Well, I'm pleased to say it was a total hit. Helped along by his father's encouraging laughter -- genuine laughter, but probably a tad more than I would have otherwise provided -- he instantly got how funny and endearing Will Ferrell was as the title character. And the rest pretty much went smoothly, with only a few hiccups that I'll get to in a minute.

Simply put, I was astonished by how well this movie is constructed to cater to the interests and attention spans of children. Even live-action movies that are more directly aimed at children -- such as Stuart Little and The Smurfs 2, which we've tried and sort of half-finished at home -- have a lot more dead spots, where a child's attention might wander. Not Elf. It is action-packed from the start, and never releases you from the grasp of its charm.

I did worry at the very start. The movie begins with the soft, folksy, almost intentionally boring rhythms of a Bob Newhart narration, and for a moment I thought a) the whole narrative structure they were going for might be over my son's head, and b) Newhart himself might turn him off. But he made it through that, which really is only about a minute of screen time before the action proper begins.

It certainly helps lay the groundwork that the entire first 20 minutes (or so) take place at the North Pole. This goes a long way toward telling a child "this movie is for you, and it exists in a world you love and are familiar with." So even when the action shifts (permanently, my son was sort of disappointed to eventually learn) to New York City, the memory of this being a North Pole adventure is still intact. Certain movies would have hurried to get us to New York, but Elf knows that showing us the world Buddy knows is key to us appreciating the world Buddy doesn't know, and seeing that world through his eyes.

Then of course there are the great touches of Buddy talking to the Rankin-Bass characters, the woodland creatures and the debonair snowman. My son hasn't seen Rudolph the Red-Nosed Reindeer -- the next oversight I must work to correct -- but he obviously knew that kind of thing was aimed at someone his age. When the narwhal surfaces to wish goodbye to Buddy, I leaped at the opportunity, knowing that there's a narwhal in one of my son's favorite shows, Octonauts. He didn't instantly remember the name of that mammal, but a smile crept across his face when I reminded him of it.

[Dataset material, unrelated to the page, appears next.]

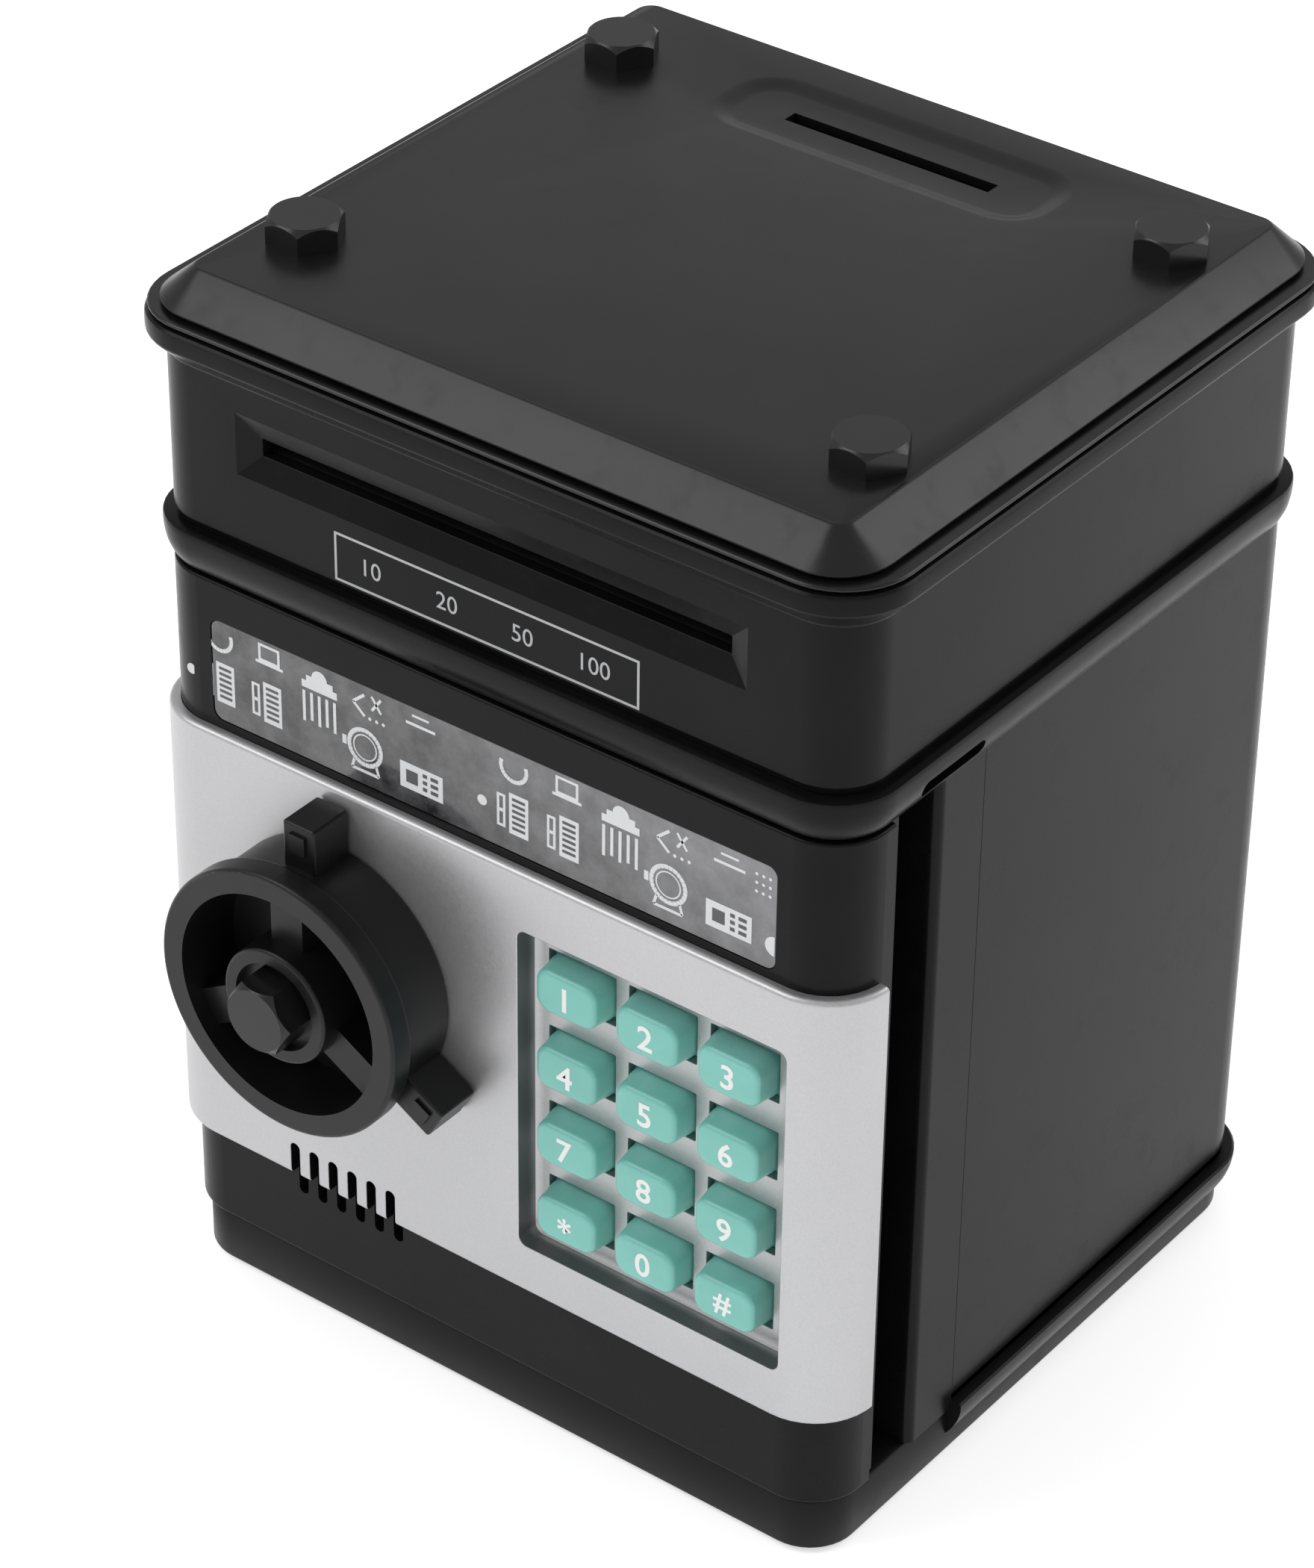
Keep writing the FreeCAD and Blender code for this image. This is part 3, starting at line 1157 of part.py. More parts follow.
def lock_plunger():
    """Plunger that rests over the bolt and drops into its notch when it is locked."""
    ym = (latch_y0 + latch_y1) / 2
    r = plunger_tip_radius()
    stem = rod(r, (plunger_x, ym, bar_high + 0.15), (plunger_x, ym, bar_high + 14.0))
    collar = rod(r + 0.6, (plunger_x, ym, bar_high + 2.0), (plunger_x, ym, bar_high + 3.0))
    return stem.fuse(collar)


# ---------------------------------------------------------------- build
key_names = [["key_1", "key_2", "key_3"], ["key_4", "key_5", "key_6"], ["key_7", "key_8", "key_9"],
             ["key_star", "key_0", "key_hash"]]


def idler_roller():
    """Free roller over the drive tyres: shaft and two wheels in one moulding."""
    x0, x1 = cheek_places()[0][0] - 1.0, cheek_places()[1][1] + 0.6
    parts = [rod(feed_shaft_radius, (x0, roller_y, idler_z), (x1, roller_y, idler_z))]
    for sx in (-1, 1):
        x = sx * tyre_x
        parts.append(along_x(idler_radius, x, tyre_width, idler_z))
    return fused(parts)


def main():
    """Build and write every sub-part."""
    os.makedirs("parts", exist_ok=True)
    makers = [base_plinth, rubber_feet, battery_cells, battery_tray, battery_contacts, battery_door, battery_screw,
              vault_floor, cabinet_shell, hinge_post, vault_deck, hinge_pins, strike_plate, head_shell, lid_cover,
              lid_bolts, coin_chute, note_guide, note_cover, roller_shaft, roller_tyres, drive_gear, motor_pinion,
              feed_motor, motor_strap, head_board, door_shell, door_panel, keypad_mat, keypad_board, window_strip,
              speaker, door_cover, door_screws, knob_wheel, knob_bolt, knob_shaft, latch_pinion, latch_bolt,
              latch_housing, lock_solenoid, lock_plunger]
    for maker in makers:
        save(maker.__name__, maker())
    save("idler_roller", idler_roller())
    for row in range(key_rows):
        for column in range(key_columns):
            save(key_names[row][column], key(row, column))

main()
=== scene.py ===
"""Looks of a toy cash-machine savings bank: black mouldings, silver keypad door, dial knob and slotted lid.

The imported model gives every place. Sizes written here are millimetres of the bank's own features, and each
piece is turned into metres of the shared frame when it is made.
"""

from __future__ import annotations

import logging
import math
from dataclasses import dataclass, field
from enum import Enum
from typing import Any, Iterable, Sequence

import bmesh
import bpy
from mathutils import Matrix, Vector

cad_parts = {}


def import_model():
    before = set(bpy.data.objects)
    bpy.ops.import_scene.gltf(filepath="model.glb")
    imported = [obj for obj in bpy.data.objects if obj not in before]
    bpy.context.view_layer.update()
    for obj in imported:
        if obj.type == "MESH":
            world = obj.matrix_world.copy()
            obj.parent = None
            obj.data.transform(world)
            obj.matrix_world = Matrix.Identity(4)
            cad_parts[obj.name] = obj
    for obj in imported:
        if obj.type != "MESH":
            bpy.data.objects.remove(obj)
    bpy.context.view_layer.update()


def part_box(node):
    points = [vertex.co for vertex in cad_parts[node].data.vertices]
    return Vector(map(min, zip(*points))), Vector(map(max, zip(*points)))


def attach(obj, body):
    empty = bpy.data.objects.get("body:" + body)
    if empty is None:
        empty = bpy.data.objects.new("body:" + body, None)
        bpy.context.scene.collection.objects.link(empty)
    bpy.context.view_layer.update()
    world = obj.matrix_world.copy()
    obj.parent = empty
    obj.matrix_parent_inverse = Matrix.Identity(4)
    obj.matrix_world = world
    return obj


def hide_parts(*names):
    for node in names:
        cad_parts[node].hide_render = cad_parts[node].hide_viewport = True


MM = 0.001
LOG = logging.getLogger("bank")
Ring = list[Vector]
Colour = tuple[float, float, float]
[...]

He laughed at Buddy's long walk south -- "That's a long way to walk!" -- and joined us in the laughter over Buddy obliviously getting hit by a taxi, trying the revolving doors for the first time and taking his first steps onto an escalator, which turn into that long lunge forward that makes the best use of Ferrell's elongated body. I couldn't help but think of my son in that scene, both literally, when he tried his first escalator (something my two-year-old is currently grappling with), and figuratively, as the whole movie of Elf was kind of like a metaphorical escalator for him.

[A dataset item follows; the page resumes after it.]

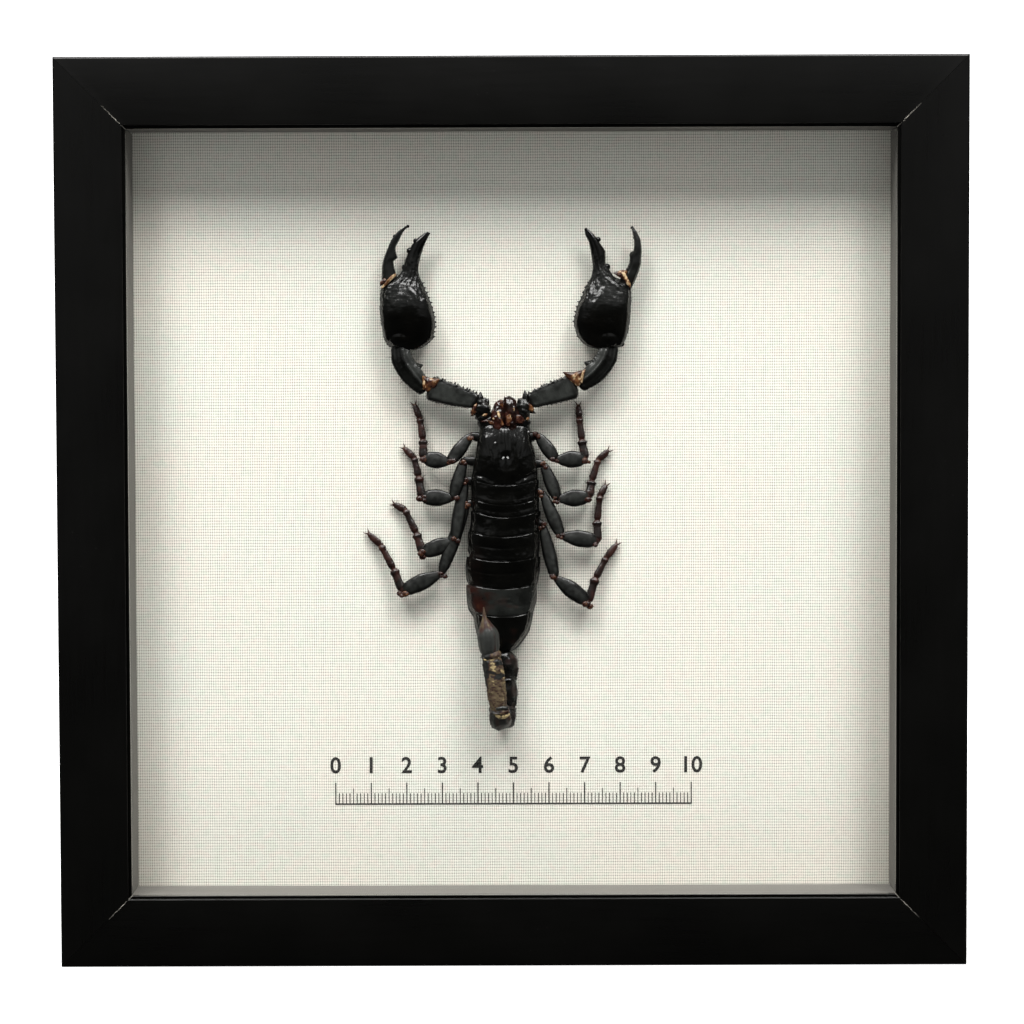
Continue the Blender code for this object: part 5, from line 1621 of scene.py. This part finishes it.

No, I'm not entirely sure all the laughter he produced was involuntary, or if some of it was social laughter to show us that he got the same jokes we did. But it kept him engaged, and that was the important part.

I had a worry early on when there was talk of whether Santa was real or not. Even the possibility that Santa was not real was not something I wanted him to think about. Fortunately, this movie's position is that Santa is absolutely, 100% real, so the lack of belief in him is a characteristic ascribed only to those on the naughty list. There's also that part where Artie Lange plays the department store Santa, and his beard is pulled off, revealing an imposter. My son did have a few comments about that, but they did not lead to the conclusion that all the Santas he's seen in various shopping malls have been imposters. (Not one that he voiced, anyway.)

He did get bored at exactly one point, and it's funny how easy it would have been to predict. It's that scene when James Caan's boss, played by Michael Lerner, visits him in his office and makes threats about the security of his job if he doesn't meet a certain deadline. A totally necessary scene for advancing the plot that probably lasts about 90 seconds. Yet this was enough time for my son to ask how much time was remaining in the movie, and my wife to get irritated and tell him that if he wasn't enjoying it he could just go to sleep. This was the only time that I feared we wouldn't complete Elf, and the fear proved short-lived as Buddy returned front and center in the next scene.

This is an astonishingly tight script. At about the 50-minute mark, my wife told my son that there was an hour left, and I worried that if that were really true, we certainly might lose him. But not long after that the movie starts moving in high gear toward its conclusion and wraps up in a neat and tidy 90 minutes, bringing a tear to my eye in several spots, as it always does. The fact that there is zero fat in this script makes it even funnier that my son's primary complaint about the movie was that it was "a bit long."

And being up until 9:15 meant that there were no bedtime shenanigans. No sooner had the movie ended than he disappeared to the bedroom and was not heard from again. Leaving his parents free to provide ample evidence of there being no Santa, by building the "pirate fortress" that Santa is going to bring him later on tonight.

So my hope is that Elf is what was needed to get my son over the hump, to make the next movie with no animated characters just that much easier for him to swallow. With a distant eye on the long-term goal -- being absolutely sure he's ready to go to the movies with me for Star Wars: Episode VIII in May of 2017.